_Task to complete_
Reproduce, please, only the lines from the first line below to the line containing "rim_lead = 0.94; // [0.3:0.01:1.5]", inclusive.

Collected data
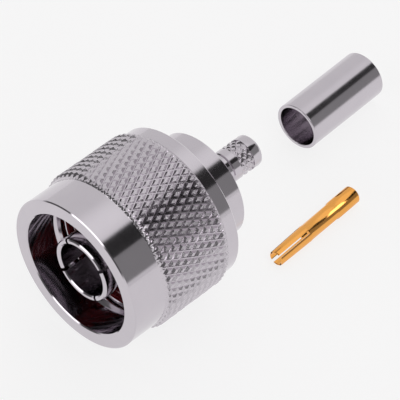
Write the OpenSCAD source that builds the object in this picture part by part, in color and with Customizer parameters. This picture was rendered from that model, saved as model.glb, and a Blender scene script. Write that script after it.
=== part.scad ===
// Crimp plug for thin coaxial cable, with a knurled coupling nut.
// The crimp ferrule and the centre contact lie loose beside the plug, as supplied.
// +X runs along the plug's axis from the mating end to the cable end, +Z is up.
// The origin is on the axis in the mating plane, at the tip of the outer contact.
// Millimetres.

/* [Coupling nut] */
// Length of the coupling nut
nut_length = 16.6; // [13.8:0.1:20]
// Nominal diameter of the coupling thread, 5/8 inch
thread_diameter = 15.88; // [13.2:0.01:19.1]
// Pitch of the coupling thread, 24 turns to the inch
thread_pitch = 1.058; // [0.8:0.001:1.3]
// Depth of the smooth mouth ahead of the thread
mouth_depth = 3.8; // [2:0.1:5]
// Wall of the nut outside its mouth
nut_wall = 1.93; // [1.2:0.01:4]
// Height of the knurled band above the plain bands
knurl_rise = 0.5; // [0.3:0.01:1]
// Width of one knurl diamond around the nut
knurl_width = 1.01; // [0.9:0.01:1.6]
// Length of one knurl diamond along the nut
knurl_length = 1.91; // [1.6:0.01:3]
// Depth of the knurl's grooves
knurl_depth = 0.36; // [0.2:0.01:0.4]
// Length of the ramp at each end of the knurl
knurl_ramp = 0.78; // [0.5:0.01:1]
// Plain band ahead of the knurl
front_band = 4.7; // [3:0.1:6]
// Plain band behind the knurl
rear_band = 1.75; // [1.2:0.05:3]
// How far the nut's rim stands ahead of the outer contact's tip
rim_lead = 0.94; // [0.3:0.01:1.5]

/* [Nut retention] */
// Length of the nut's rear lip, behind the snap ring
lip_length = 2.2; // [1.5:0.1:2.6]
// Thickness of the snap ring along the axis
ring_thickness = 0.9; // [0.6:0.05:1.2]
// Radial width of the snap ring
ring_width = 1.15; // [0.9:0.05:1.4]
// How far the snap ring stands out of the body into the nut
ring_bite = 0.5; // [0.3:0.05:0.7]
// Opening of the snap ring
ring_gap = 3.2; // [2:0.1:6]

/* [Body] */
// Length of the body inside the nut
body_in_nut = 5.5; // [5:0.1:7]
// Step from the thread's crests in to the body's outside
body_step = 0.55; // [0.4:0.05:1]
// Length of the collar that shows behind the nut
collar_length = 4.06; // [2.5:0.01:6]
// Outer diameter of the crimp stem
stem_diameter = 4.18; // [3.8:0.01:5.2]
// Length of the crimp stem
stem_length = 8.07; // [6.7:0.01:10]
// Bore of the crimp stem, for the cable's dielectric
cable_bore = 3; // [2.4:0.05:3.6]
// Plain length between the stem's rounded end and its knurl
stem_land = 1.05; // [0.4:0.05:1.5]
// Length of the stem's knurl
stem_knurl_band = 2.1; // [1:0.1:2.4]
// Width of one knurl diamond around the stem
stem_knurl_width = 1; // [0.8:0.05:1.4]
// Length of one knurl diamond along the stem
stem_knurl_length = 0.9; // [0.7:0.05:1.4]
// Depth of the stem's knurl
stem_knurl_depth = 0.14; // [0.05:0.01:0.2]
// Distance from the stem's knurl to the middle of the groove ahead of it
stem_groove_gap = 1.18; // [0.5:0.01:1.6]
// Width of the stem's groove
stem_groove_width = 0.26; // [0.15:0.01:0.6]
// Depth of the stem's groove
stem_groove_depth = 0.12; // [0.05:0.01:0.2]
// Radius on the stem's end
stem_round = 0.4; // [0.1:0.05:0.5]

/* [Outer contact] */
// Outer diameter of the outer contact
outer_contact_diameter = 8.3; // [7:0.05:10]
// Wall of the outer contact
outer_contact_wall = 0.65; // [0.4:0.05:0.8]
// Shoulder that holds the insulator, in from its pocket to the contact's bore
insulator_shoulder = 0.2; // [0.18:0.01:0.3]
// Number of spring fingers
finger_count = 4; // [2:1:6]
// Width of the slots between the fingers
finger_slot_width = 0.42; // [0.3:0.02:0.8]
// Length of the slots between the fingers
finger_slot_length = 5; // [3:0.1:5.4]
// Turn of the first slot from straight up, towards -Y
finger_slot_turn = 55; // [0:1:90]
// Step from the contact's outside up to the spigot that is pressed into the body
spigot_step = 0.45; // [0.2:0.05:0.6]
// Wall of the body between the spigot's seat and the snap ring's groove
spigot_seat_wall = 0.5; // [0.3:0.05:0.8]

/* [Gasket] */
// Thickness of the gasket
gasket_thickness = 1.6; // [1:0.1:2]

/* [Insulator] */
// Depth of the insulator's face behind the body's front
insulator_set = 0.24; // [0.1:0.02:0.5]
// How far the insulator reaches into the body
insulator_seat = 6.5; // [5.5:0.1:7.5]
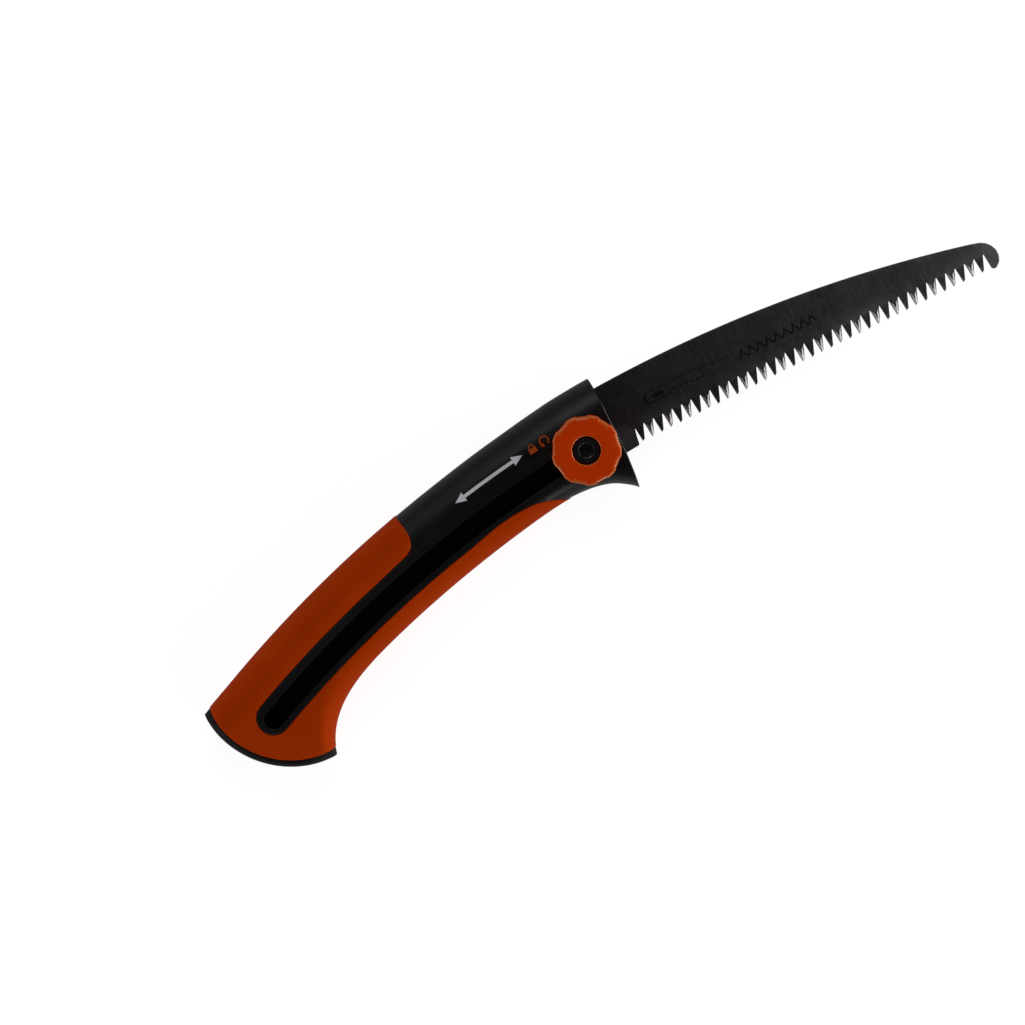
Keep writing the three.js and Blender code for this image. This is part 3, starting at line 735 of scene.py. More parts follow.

_Exercise solution_
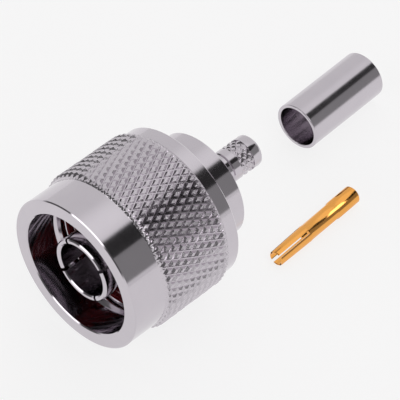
Write the OpenSCAD source that builds the object in this picture part by part, in color and with Customizer parameters. This picture was rendered from that model, saved as model.glb, and a Blender scene script. Write that script after it.
=== part.scad ===
// Crimp plug for thin coaxial cable, with a knurled coupling nut.
// The crimp ferrule and the centre contact lie loose beside the plug, as supplied.
// +X runs along the plug's axis from the mating end to the cable end, +Z is up.
// The origin is on the axis in the mating plane, at the tip of the outer contact.
// Millimetres.

/* [Coupling nut] */
// Length of the coupling nut
nut_length = 16.6; // [13.8:0.1:20]
// Nominal diameter of the coupling thread, 5/8 inch
thread_diameter = 15.88; // [13.2:0.01:19.1]
// Pitch of the coupling thread, 24 turns to the inch
thread_pitch = 1.058; // [0.8:0.001:1.3]
// Depth of the smooth mouth ahead of the thread
mouth_depth = 3.8; // [2:0.1:5]
// Wall of the nut outside its mouth
nut_wall = 1.93; // [1.2:0.01:4]
// Height of the knurled band above the plain bands
knurl_rise = 0.5; // [0.3:0.01:1]
// Width of one knurl diamond around the nut
knurl_width = 1.01; // [0.9:0.01:1.6]
// Length of one knurl diamond along the nut
knurl_length = 1.91; // [1.6:0.01:3]
// Depth of the knurl's grooves
knurl_depth = 0.36; // [0.2:0.01:0.4]
// Length of the ramp at each end of the knurl
knurl_ramp = 0.78; // [0.5:0.01:1]
// Plain band ahead of the knurl
front_band = 4.7; // [3:0.1:6]
// Plain band behind the knurl
rear_band = 1.75; // [1.2:0.05:3]
// How far the nut's rim stands ahead of the outer contact's tip
rim_lead = 0.94; // [0.3:0.01:1.5]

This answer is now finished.